▶ SHORT EXERCISE: Starting with the line that contains "Continue the OpenSCAD" and stopping after the line that contains "The file is", output every line exactly as it stands.
** start MATERIALS PROVIDED **
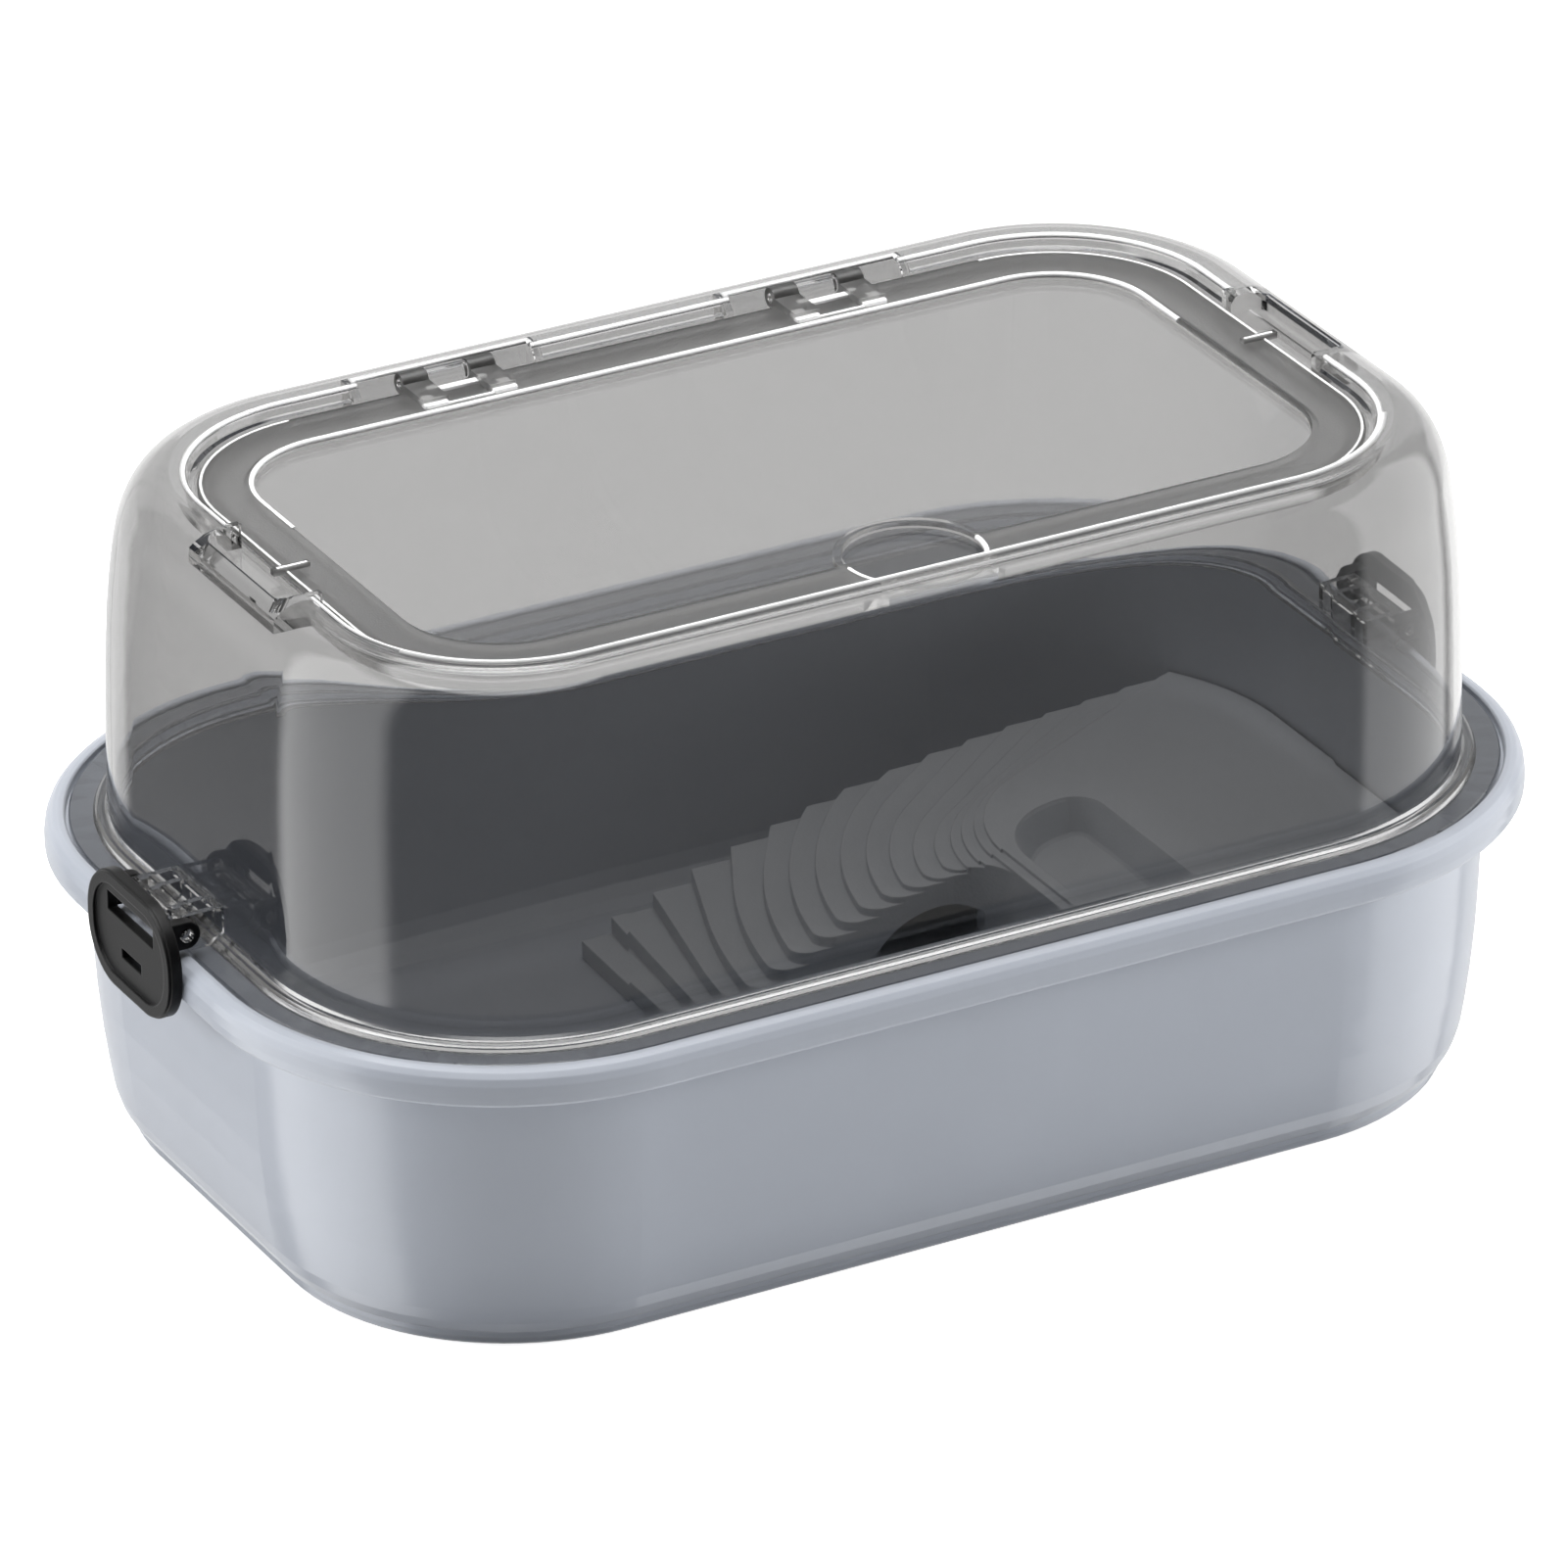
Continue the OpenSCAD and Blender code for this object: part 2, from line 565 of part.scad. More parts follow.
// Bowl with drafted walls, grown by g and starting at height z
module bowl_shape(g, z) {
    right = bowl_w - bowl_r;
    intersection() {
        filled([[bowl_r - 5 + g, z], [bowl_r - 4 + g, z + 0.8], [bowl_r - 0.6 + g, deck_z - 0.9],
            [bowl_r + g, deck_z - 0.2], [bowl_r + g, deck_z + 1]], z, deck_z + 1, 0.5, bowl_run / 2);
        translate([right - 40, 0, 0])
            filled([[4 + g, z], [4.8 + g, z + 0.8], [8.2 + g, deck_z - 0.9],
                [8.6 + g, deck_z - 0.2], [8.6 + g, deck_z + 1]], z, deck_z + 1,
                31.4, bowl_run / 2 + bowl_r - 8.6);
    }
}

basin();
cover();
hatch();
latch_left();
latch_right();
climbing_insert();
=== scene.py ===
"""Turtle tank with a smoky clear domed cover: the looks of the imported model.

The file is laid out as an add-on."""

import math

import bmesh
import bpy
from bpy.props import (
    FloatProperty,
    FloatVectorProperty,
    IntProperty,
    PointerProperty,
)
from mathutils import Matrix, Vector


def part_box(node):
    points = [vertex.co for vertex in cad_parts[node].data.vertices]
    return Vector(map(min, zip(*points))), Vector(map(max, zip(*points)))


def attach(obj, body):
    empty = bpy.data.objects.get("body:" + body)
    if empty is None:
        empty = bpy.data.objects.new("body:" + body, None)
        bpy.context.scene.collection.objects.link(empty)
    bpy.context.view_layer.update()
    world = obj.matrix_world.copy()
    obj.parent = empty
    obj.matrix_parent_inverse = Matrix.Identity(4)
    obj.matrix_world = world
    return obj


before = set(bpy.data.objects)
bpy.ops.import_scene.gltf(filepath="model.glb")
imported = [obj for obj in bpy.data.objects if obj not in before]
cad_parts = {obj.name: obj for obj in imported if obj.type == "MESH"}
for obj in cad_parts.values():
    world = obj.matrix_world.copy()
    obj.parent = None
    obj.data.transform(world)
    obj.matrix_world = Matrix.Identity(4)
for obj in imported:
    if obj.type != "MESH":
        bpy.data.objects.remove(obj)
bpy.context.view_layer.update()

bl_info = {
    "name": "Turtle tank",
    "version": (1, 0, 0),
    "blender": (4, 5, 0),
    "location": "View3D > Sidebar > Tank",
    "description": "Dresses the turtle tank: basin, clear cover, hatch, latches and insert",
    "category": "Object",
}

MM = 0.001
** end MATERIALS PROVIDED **
** start MATERIALS PROVIDED **
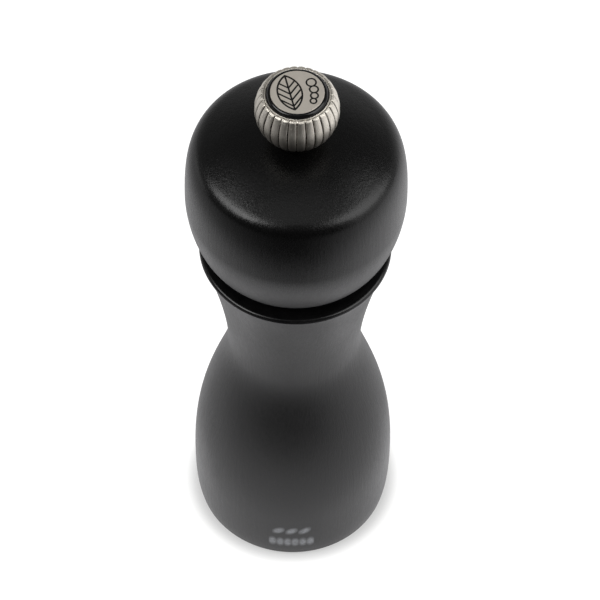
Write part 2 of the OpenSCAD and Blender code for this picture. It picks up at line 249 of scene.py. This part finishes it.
** end MATERIALS PROVIDED **
** start MATERIALS PROVIDED **
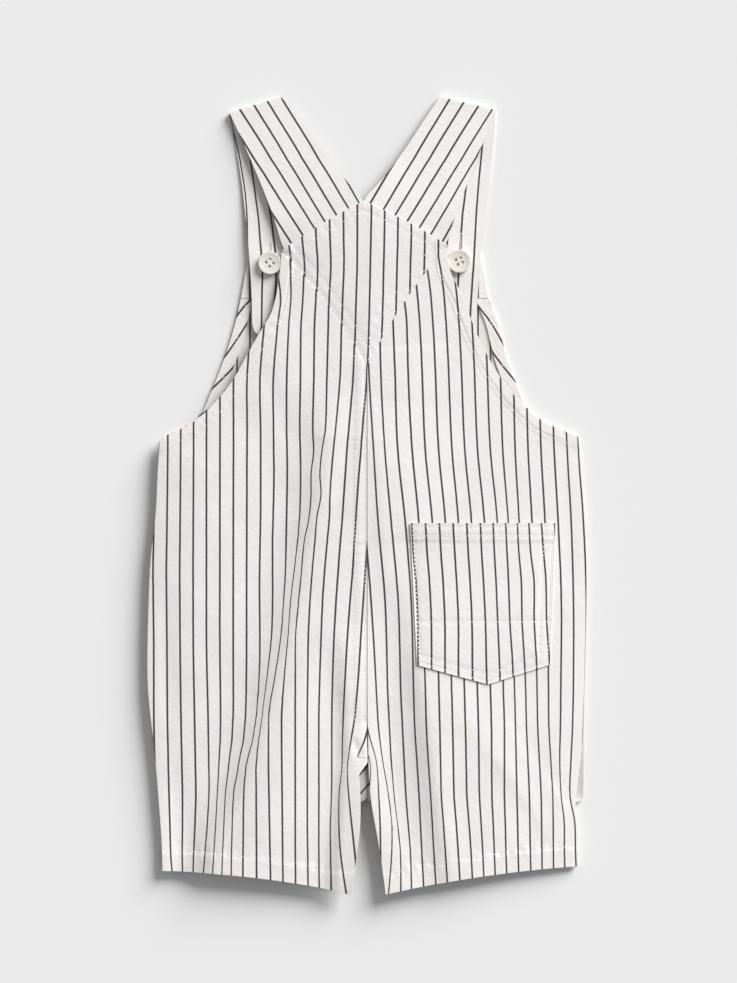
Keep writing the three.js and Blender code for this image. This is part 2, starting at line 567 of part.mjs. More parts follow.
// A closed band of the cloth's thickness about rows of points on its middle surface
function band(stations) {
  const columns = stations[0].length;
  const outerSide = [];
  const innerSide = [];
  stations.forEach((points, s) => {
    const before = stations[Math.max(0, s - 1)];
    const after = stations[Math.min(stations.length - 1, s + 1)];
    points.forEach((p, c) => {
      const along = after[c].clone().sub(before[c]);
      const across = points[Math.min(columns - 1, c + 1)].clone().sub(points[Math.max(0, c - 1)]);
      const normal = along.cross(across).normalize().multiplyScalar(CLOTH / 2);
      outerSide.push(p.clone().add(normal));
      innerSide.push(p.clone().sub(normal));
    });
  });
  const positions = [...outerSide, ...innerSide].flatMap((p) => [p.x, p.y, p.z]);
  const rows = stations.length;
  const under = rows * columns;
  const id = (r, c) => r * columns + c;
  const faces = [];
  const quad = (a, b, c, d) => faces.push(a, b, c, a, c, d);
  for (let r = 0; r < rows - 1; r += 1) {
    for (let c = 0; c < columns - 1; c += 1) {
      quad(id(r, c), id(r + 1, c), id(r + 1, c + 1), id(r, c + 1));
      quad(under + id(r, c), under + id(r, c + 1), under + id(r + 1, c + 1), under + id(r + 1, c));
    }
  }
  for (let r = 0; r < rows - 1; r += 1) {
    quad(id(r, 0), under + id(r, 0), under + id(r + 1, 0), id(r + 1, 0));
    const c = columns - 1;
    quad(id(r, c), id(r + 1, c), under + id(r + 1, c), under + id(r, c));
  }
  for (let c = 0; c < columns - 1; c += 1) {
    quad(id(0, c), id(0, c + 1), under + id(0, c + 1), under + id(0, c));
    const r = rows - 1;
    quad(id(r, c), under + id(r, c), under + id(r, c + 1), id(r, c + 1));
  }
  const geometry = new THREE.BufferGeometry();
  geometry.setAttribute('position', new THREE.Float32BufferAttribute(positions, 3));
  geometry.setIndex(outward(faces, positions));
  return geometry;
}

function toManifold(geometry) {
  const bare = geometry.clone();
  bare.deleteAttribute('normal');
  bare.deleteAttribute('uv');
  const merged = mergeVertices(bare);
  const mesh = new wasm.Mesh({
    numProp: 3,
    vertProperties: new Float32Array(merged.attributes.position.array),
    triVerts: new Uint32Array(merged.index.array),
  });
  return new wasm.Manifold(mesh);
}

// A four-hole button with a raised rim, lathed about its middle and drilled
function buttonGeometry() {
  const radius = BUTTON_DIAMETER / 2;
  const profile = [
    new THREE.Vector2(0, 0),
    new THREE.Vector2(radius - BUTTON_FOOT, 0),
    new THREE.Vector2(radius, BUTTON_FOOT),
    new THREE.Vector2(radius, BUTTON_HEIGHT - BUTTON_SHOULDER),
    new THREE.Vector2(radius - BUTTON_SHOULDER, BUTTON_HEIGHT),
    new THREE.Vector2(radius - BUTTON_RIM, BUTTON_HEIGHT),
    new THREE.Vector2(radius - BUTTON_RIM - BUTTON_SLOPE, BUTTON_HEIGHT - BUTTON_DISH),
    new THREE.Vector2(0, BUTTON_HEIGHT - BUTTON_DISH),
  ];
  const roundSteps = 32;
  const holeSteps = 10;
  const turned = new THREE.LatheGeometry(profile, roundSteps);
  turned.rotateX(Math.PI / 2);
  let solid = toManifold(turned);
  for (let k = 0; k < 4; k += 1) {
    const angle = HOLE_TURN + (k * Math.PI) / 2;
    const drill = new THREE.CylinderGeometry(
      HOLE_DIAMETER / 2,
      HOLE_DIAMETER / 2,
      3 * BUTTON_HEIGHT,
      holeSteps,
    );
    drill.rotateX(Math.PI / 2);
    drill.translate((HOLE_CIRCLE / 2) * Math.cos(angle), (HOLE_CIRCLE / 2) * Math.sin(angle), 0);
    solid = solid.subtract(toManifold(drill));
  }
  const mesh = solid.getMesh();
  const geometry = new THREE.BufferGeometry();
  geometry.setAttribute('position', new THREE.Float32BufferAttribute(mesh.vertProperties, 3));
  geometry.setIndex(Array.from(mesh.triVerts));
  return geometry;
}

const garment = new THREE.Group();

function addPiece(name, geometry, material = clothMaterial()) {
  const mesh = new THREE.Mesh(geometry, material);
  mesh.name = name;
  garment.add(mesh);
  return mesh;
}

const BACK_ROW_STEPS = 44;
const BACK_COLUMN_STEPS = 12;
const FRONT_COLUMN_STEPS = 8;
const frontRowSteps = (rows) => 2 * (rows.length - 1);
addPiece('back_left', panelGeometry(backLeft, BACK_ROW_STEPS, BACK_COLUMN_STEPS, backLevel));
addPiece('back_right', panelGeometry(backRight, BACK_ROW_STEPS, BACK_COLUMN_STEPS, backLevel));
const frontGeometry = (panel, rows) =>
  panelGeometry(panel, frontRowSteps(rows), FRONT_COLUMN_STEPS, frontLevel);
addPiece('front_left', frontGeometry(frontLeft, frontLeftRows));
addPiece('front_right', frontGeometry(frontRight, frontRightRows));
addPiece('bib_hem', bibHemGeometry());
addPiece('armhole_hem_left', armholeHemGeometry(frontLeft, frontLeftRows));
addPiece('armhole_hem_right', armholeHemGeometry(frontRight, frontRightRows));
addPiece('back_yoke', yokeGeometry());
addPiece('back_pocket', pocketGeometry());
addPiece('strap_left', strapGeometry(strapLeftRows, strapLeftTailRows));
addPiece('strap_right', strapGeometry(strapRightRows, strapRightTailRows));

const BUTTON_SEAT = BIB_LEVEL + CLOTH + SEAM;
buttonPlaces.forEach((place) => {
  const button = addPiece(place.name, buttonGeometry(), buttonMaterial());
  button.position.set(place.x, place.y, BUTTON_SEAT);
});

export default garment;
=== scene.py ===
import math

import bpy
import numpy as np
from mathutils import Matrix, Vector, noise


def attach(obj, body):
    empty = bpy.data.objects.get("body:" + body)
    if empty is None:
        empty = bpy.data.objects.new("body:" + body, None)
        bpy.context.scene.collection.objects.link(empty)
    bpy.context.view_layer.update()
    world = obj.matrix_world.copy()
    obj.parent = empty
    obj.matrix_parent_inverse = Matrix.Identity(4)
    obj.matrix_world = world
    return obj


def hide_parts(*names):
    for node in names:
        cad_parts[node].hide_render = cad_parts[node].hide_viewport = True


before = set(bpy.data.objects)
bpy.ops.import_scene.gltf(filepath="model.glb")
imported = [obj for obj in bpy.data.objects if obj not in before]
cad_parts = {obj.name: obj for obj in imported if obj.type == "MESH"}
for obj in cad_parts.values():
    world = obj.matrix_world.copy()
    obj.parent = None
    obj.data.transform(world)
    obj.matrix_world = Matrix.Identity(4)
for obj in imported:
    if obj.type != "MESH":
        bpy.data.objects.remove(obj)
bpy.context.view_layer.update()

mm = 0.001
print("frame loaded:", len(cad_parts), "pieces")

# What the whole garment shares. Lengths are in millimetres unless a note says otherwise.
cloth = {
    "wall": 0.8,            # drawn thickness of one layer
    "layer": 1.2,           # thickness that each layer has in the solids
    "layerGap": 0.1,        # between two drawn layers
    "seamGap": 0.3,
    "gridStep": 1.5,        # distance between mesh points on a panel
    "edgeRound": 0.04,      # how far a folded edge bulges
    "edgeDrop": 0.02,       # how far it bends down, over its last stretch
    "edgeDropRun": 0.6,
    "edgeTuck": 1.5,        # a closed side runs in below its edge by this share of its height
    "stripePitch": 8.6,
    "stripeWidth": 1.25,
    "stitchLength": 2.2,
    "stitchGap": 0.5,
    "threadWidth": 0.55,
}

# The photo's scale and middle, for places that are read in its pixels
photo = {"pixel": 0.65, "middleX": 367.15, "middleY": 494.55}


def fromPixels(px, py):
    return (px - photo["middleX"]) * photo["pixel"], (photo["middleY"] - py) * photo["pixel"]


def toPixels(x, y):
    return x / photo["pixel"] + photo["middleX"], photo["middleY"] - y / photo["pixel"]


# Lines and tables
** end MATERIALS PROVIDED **
▶ WRITTEN SOLUTION:
Continue the OpenSCAD and Blender code for this object: part 2, from line 565 of part.scad. More parts follow.
// Bowl with drafted walls, grown by g and starting at height z
module bowl_shape(g, z) {
    right = bowl_w - bowl_r;
    intersection() {
        filled([[bowl_r - 5 + g, z], [bowl_r - 4 + g, z + 0.8], [bowl_r - 0.6 + g, deck_z - 0.9],
            [bowl_r + g, deck_z - 0.2], [bowl_r + g, deck_z + 1]], z, deck_z + 1, 0.5, bowl_run / 2);
        translate([right - 40, 0, 0])
            filled([[4 + g, z], [4.8 + g, z + 0.8], [8.2 + g, deck_z - 0.9],
                [8.6 + g, deck_z - 0.2], [8.6 + g, deck_z + 1]], z, deck_z + 1,
                31.4, bowl_run / 2 + bowl_r - 8.6);
    }
}

basin();
cover();
hatch();
latch_left();
latch_right();
climbing_insert();
=== scene.py ===
"""Turtle tank with a smoky clear domed cover: the looks of the imported model.

The file is laid out as an add-on."""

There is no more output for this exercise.